Подростком, поскольку семья была большая и жилось трудно, Акиньшин-младший работал счетоводом, учетчиком. Потом, перед самой войной, закончил бухгалтерские курсы. Это, а также побаливавшая рука, не позволявшая заняться более тяжелой, «мужской» работой, и решили вопрос, что ему делать дальше. Он стал работать бухгалтером.
Казалось бы, судьба Акиньшина определилась. За четыре года он успел стать старшим бухгалтером ишимского горжилуправления. Но однажды Акиньшин зашел по делу в горком партии и, уже уходя оттуда, в дверях встретил секретаря.
— Здравствуйте, здравствуйте, — улыбнулся тот, — как говорится, легки на помине: только сегодня о вас вспоминали. Загляните-ка на минутку.
Секретарь спросил у Акиньшина, как идут дела, не нужна ли какая-нибудь помощь. Потом вспомнил фронтовые годы, поинтересовался, где Виталий Дмитриевич воевал, рассказал и о себе. А в конце посетовал: мол, несмотря на то что самое трудное позади, жить так, как хотелось бы, еще нельзя. К примеру, в том же Ишиме до сих пор есть хулиганы, расхитители народного добра. Акиньшин согласился с этим. Он и сам видел, что, к сожалению, такие люди еще встречаются.

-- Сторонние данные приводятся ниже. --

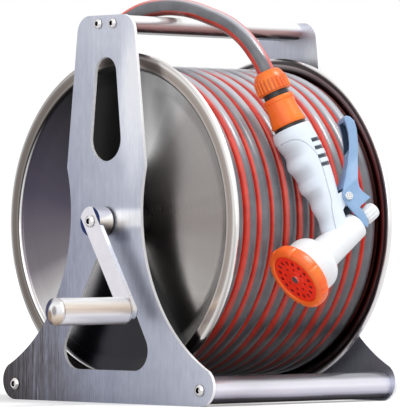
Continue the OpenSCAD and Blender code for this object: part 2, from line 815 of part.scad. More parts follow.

Секретарь удовлетворенно хлопнул ладонью по столу и спросил:
— А что бы вы сказали, Виталий Дмитриевич, если бы мы предложили вам, фронтовику, орденоносцу, самому непосредственно заняться борьбой со всеми этими людьми?
Как ни странно, но Акиньшин нисколько не удивился.
— Что ж, — посмотрел он в глаза секретарю, — если партия доверит, я обещаю не подвести.
…Учиться молодому оперативному работнику уголовного розыска пришлось прямо в деле.
Фамилию первого «своего» хулигана — Сутылин — Виталий Дмитриевич не забыл и через двадцать лет.
Этот человек угрожал другому ножом. Но ни свидетелей происшедшего, ни самого ножа обнаружить не удалось. Правда, нож Акиньшин в конце концов нашел, тщательно изучив весь путь, которым хулигана вели в милицию. Но, увы, оружие лежало в залитом водой кювете, и значит, ни о каких отпечатках пальцев на нем не могло быть и речи. Сутылин же все отрицал.